The apps that succeed are the ones that use intelligence to solve real problems. Whether that's helping someone find exactly what they're looking for, predicting what they might need next, or just making the whole experience smoother and faster. Machine learning works best when it's invisible—when users get the benefits without having to think about the technology behind it.
User preferences change constantly, and that's why building adaptable systems is so important. What someone wants from your app today might be completely different six months from now. The smart features that last are the ones that learn and grow with your users, not against them.
Understanding smart notifications that actually matter is just one part of creating features that users genuinely value. Getting app user engagement right means focusing on what truly improves the user experience, not just what sounds impressive on paper.
When building these features, it's worth considering whether native app development might give you better performance for complex AI features. The processing power and integration capabilities of native apps can make a real difference when implementing sophisticated machine learning algorithms.

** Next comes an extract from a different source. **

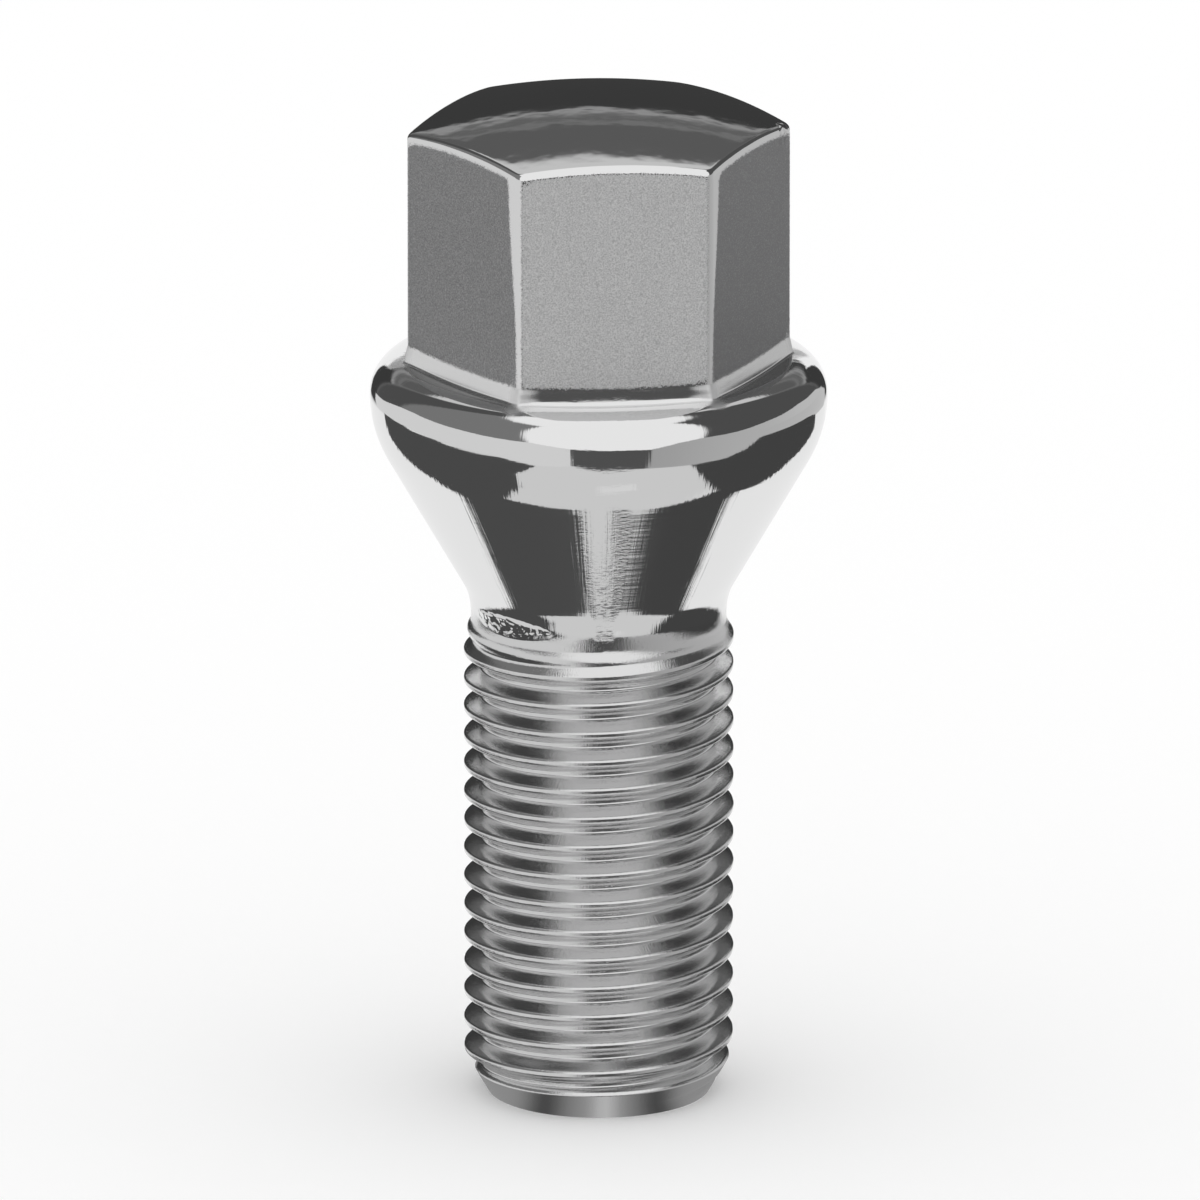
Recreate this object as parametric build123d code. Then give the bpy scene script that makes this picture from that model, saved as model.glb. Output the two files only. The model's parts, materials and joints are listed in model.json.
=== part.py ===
from build123d import *
from math import cos, radians, sin, sqrt, tan
import os

# A conical-seat wheel bolt, forged, turned and rolled in one piece, then chrome plated.
# It stands on its threaded end: the origin is the centre of that end face and +Z
# runs up the axis to the head. One flat of the hexagon faces -Y, turned a little to +X.
# Sizes are in millimetres and angles in degrees.

# Thread
THREAD_MAJOR_D = 13.75
THREAD_ROOT_D = 12.0
THREAD_PITCH = 1.5
THREAD_FLANK_ANGLE = 60.0
RUN_OUT_LENGTH = 1.6  # height over which the groove loses its depth

# End of the shank
END_FACE_D = 11.3
END_CHAMFER_ANGLE = 30.0  # between the chamfer and the axis

# Neck between the thread and the seat
NECK_D = 13.3
NECK_LENGTH = 2.3  # from the end of the thread to the small end of the seat
NECK_SHOULDER = 0.5  # height of the slope from the thread down to the neck
NECK_FILLET_R = 3.5

# Seat cone
SHANK_LENGTH = 26.9  # from the end face to the small end of the seat
SEAT_ANGLE = 60.0  # whole angle of the cone

# Collar above the seat
COLLAR_D = 23.25
COLLAR_LOWER_R = 6.4
COLLAR_UPPER_R = 1.8
COLLAR_TOP_DISH = 8.0  # fall of the collar's top towards the hexagon

# Hexagon head with a domed top
OVERALL_LENGTH = 52.0
HEX_ACROSS_FLATS = 17.0
HEX_CORNER_R = 0.5
HEX_TURN = 5.5  # azimuth of the first corner from +X
HEX_BASE_FILLET_R = 0.4
DOME_R = 36.0
DOME_EDGE_R = 0.4

# The groove's cutter: how far it stands out of the thread, and its segments in turns
CUTTER_RADIAL_REACH = 0.15
SEGMENT_TURNS = 0.75
SEGMENT_OVERLAP = 0.02

# Sizes that follow from the ones above
thread_r = THREAD_MAJOR_D / 2
root_r = THREAD_ROOT_D / 2
neck_r = NECK_D / 2
collar_r = COLLAR_D / 2
end_r = END_FACE_D / 2
half_flank = radians(THREAD_FLANK_ANGLE / 2)
half_seat = radians(SEAT_ANGLE / 2)
top_dish = radians(COLLAR_TOP_DISH)
thread_top = SHANK_LENGTH - NECK_LENGTH  # height at which the groove has run out
groove_at_x = THREAD_PITCH / 2  # height of the first groove on the +X side, half a pitch over a crest
cone_reach = 2 * RUN_OUT_LENGTH  # the run-out's cone, either way from the end of the thread

# The lower rounding of the collar touches the seat cone and the collar's widest ring.
lower_centre_r = collar_r - COLLAR_LOWER_R
tangent_r = lower_centre_r + COLLAR_LOWER_R * cos(half_seat)
tangent_z = SHANK_LENGTH + (tangent_r - thread_r) / tan(half_seat)
collar_z = tangent_z + COLLAR_LOWER_R * sin(half_seat)
head_middle = (collar_z + OVERALL_LENGTH) / 2


def arc(centre, radius, start, end):
    """An arc in the section plane, between two elevations of its outward normal."""
    angles = (start, (start + end) / 2, end)
    return ThreePointArc(*[(centre[0] + radius * cos(a), centre[1] + radius * sin(a)) for a in angles])


def blank():
    """Shank, neck, seat cone and collar, as one revolved section."""
    chamfer_top = (thread_r - end_r) / tan(radians(END_CHAMFER_ANGLE))
    neck_bottom = thread_top + NECK_SHOULDER
    neck_top = SHANK_LENGTH - (thread_r - neck_r) / tan(half_seat)
    with BuildPart() as turned:
        with BuildSketch(Plane.XZ):
            with BuildLine():
                lower = arc((lower_centre_r, collar_z), COLLAR_LOWER_R, -half_seat, 0)
                upper_centre = (collar_r - COLLAR_UPPER_R, collar_z)
                upper = arc(upper_centre, COLLAR_UPPER_R, 0, radians(90) + top_dish)
                edge = upper @ 1
                Polyline(
                    lower @ 0,
                    (neck_r, neck_top),
                    (neck_r, neck_bottom),
                    (thread_r, thread_top),
                    (thread_r, chamfer_top),
                    (end_r, 0),
                    (0, 0),
                    (0, edge.Y - edge.X * tan(top_dish)),
                    edge,
                )
            make_face()
        revolve(axis=Axis.Z)
        rings = turned.edges().filter_by(GeomType.CIRCLE)
        fillet(rings.sort_by(lambda ring: abs(ring.center().Z - neck_top))[0], NECK_FILLET_R)
    return turned.part


def head():
    """The hexagon with rounded corners, cut off by the dome, its top edge rounded."""
    with BuildPart() as hexagon:
        with BuildSketch(Plane.XY.offset(collar_z)) as section:
            RegularPolygon(HEX_ACROSS_FLATS / sqrt(3), 6, rotation=HEX_TURN)
            fillet(section.vertices(), HEX_CORNER_R)
        extrude(amount=OVERALL_LENGTH - collar_z)
        with Locations((0, 0, OVERALL_LENGTH - DOME_R)):
            Sphere(DOME_R, mode=Mode.INTERSECT)
        dome = hexagon.faces().filter_by(GeomType.SPHERE)[0]
        fillet(dome.edges(), DOME_EDGE_R)
    return hexagon.part


def groove_segment(start_z, turns):
    """A stretch of the groove cutter from one height up: two flanks, a root and an outer wall."""
    pitch_r = (thread_r + root_r) / 2
    outer_r = thread_r + CUTTER_RADIAL_REACH
    corners = []
    for radius, side in ((root_r, -1), (outer_r, -1), (outer_r, 1), (root_r, 1)):
        half_width = THREAD_PITCH / 4 + (radius - pitch_r) * tan(half_flank)
        centre = (0, 0, start_z + side * half_width)
        corners.append(Helix(THREAD_PITCH, turns * THREAD_PITCH, radius, center=centre))
    walls = [
        Face.make_surface_from_curves(corner, following)
        for corner, following in zip(corners, corners[1:] + corners[:1])
    ]
    ends = [Face(Wire.make_polygon([corner @ at for corner in corners])) for at in (0, 1)]
    azimuth = 360 * (start_z - groove_at_x) / THREAD_PITCH
    return Solid(Shell(walls + ends)).rotate(Axis.Z, azimuth)


def run_out():
    """The cone that the groove climbs at its upper end, as the body left uncut."""
    slope = (thread_r - root_r) / RUN_OUT_LENGTH
    low_r = thread_r - cone_reach * slope
    high_r = thread_r + cone_reach * slope
    return Pos(0, 0, thread_top) * Cone(low_r, high_r, 2 * cone_reach)


def thread_groove():
    """The right-hand helical groove between the threads, in overlapping segments."""
    segments = []
    uncut = run_out()
    start_z = groove_at_x - THREAD_PITCH
    while start_z < thread_top + THREAD_PITCH / 2:
        segment = groove_segment(start_z, SEGMENT_TURNS + SEGMENT_OVERLAP)
        if start_z + (SEGMENT_TURNS + 1) * THREAD_PITCH > thread_top - RUN_OUT_LENGTH:
            segments += (segment - uncut).solids()
        else:
            segments.append(segment)
        start_z += SEGMENT_TURNS * THREAD_PITCH
    return segments


def wheel_bolt():
    """The whole bolt as one solid."""
    with BuildPart() as bolt:
        add(blank())
        add(head())
        foot = [
            edge
            for edge in bolt.edges()
            if edge.geom_type not in (GeomType.LINE, GeomType.CIRCLE)
            and collar_z < edge.center().Z < head_middle
        ]
        fillet(foot, HEX_BASE_FILLET_R)
    return bolt.part.cut(*thread_groove())


os.makedirs("parts", exist_ok=True)
bolt = wheel_bolt()
bolt.label = "wheel_bolt"
export_step(bolt, "parts/wheel_bolt.step")
print("wheel_bolt volume mm3", round(bolt.volume, 1))
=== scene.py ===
"""Finish of a chrome-plated wheel bolt, laid out as an add-on and run as a script."""

import json
import math

import bpy
import numpy as np
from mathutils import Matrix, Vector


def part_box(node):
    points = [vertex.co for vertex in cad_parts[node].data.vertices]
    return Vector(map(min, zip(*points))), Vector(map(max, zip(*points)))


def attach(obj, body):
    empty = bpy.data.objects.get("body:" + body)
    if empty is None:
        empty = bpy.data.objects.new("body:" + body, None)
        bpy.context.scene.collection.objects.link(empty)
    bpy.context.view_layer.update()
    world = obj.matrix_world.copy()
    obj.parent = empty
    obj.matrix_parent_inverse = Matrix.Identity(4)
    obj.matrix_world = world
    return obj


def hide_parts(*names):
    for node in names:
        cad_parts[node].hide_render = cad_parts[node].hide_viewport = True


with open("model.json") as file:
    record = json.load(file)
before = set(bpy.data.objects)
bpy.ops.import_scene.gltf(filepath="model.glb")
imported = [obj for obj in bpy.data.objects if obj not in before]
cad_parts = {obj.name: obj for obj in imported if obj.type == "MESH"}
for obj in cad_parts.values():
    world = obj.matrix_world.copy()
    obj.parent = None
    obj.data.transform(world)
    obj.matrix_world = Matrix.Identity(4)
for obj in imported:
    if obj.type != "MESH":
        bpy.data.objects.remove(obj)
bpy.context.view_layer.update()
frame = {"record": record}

bl_info = {
    "name": "Wheel bolt finish",
    "version": (1, 0, 0),
    "blender": (4, 5, 0),
    "location": "View3D > Sidebar > Wheel Bolt",
    "description": "Models and finishes a chrome-plated conical-seat wheel bolt",
    "category": "Object",
}

MM = 0.001
NODE = "wheel_bolt"
LOW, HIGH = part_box(NODE)
THREAD = next(m for m in frame["record"]["mounts"] if m["name"] == "thread")["dims"]
PICTURE_PX = 1200  # width and height of the photograph


class BoltShape(bpy.types.PropertyGroup):
    """Sizes of the bolt's surface: lengths in metres, angles in radians."""

    thread_r: bpy.props.FloatProperty(
        name="Thread crest radius",
        description="Radius over the crests of the rolled thread",
        default=THREAD["r_mm"] * MM,
        unit="LENGTH",
    )
    root_r: bpy.props.FloatProperty(
        name="Thread root radius",
        description="Radius at the bottom of the groove",
        default=6.0 * MM,
        unit="LENGTH",
    )
    pitch: bpy.props.FloatProperty(
        name="Thread pitch",
        description="Height from one crest to the next",
        default=1.5 * MM,
        unit="LENGTH",
    )
    flank_angle: bpy.props.FloatProperty(
        name="Flank angle",
        description="Angle between each flank of the rolled thread and a level plane",
        default=math.radians(27.6),
        subtype="ANGLE",
    )
    crest_rounding: bpy.props.FloatProperty(
        name="Crest rounding",
        description="Depth over which the flank rounds into the crest",
        default=0.14 * MM,
        unit="LENGTH",
    )
    root_rounding: bpy.props.FloatProperty(
        name="Root rounding",
        description="Depth over which the flank rounds into the root",
        default=0.09 * MM,
        unit="LENGTH",
    )
    crest_wander: bpy.props.FloatProperty(
        name="Crest wander",
        description="How far the rolled crest strays inwards along the thread",
        default=0.04 * MM,
        unit="LENGTH",
    )
    end_r: bpy.props.FloatProperty(
        name="End face radius",
        description="Radius of the flat end that the bolt stands on",
        default=5.65 * MM,
        unit="LENGTH",
    )
    neck_r: bpy.props.FloatProperty(
        name="Neck radius",
        description="Radius at the bottom of the hollow neck, where the thread has run out",
        default=6.5 * MM,
        unit="LENGTH",
    )
    neck_z: bpy.props.FloatProperty(
        name="Neck height",
        description="Height at which the thread has run out into the neck",
        default=24.95 * MM,
        unit="LENGTH",
    )
    seat_z: bpy.props.FloatProperty(
        name="Seat height",
        description="Height at which the seat cone has the thread's radius",
        default=26.9 * MM,
        unit="LENGTH",
    )
    neck_height: bpy.props.FloatProperty(
        name="Neck length",
        description="Height of the hollow between the thread and the seat cone",
        default=2.0 * MM,
        unit="LENGTH",
    )
    seat_angle: bpy.props.FloatProperty(
        name="Seat half angle",
        description="Angle between the seat cone and the axis",
        default=math.radians(30),
        subtype="ANGLE",
    )
    collar_lower_r: bpy.props.FloatProperty(
        name="Collar lower rounding",
        description="Rounding between the seat cone and the collar's widest ring",
        default=6.4 * MM,
        unit="LENGTH",
    )
    collar_upper_r: bpy.props.FloatProperty(
        name="Collar upper rounding",
        description="Rounding over the collar's rim",
        default=1.8 * MM,
        unit="LENGTH",
    )
    collar_dish: bpy.props.FloatProperty(
        name="Collar top dish",
        description="Fall of the collar's top towards the hexagon",
        default=math.radians(8.0),
        subtype="ANGLE",
    )
    across_flats: bpy.props.FloatProperty(
        name="Across flats",
        description="Width of the hexagon between two opposite flats",
        default=17.0 * MM,
        unit="LENGTH",
    )
    hex_corner_r: bpy.props.FloatProperty(
        name="Hexagon corner rounding",
        description="Rounding of the hexagon's upright corners",
        default=0.5 * MM,
        unit="LENGTH",
    )
    hex_turn: bpy.props.FloatProperty(
        name="Hexagon turn",
        description="Azimuth of the hexagon's first corner from +X",
        default=math.radians(5.5),
        subtype="ANGLE",
    )
    foot_r: bpy.props.FloatProperty(
        name="Hexagon foot fillet",
        description="Hollow where the hexagon's flats meet the collar",
        default=0.15 * MM,
        unit="LENGTH",
    )
    flare_height: bpy.props.FloatProperty(
        name="Flare height",
        description="Height over which the hexagon spreads towards its foot",
        default=0.72 * MM,
        unit="LENGTH",
    )
    flare_reach: bpy.props.FloatProperty(
        name="Flare reach",
        description="How far the hexagon spreads at its foot",
        default=0.16 * MM,
        unit="LENGTH",
    )
    polished_foot: bpy.props.FloatProperty(
        name="Polished foot",
        description="Height of the bright band over the flare on the flat that faces -Y",
        default=0.08 * MM,
        unit="LENGTH",
    )
    satin_margin: bpy.props.FloatProperty(
        name="Bright margin",
        description="Widest part of the bright strips beside the front flat's corners",
        default=0.55 * MM,
        unit="LENGTH",
    )
    dome_r: bpy.props.FloatProperty(
        name="Dome radius",
        description="Radius of the sphere that the top is part of",
        default=36.0 * MM,
        unit="LENGTH",
    )
    dome_edge_r: bpy.props.FloatProperty(
        name="Dome edge rounding",
        description="Rounding between the dome and the hexagon's flats",
        default=0.4 * MM,
        unit="LENGTH",
    )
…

Looking at successful examples like AI apps for Android and iOS can provide inspiration for what works in practice. These apps succeed because they prioritise user value over technical complexity.
The state of mobile development today offers more opportunities than ever to build genuinely intelligent features. The key is using these tools wisely, always keeping user needs at the centre of your decisions.
At the end of the day, if your users don't understand why a feature exists or how it helps them, it doesn't matter how sophisticated your algorithms are. Keep it simple, keep it useful, and always put your users first. That's the secret to building smart features that actually get used.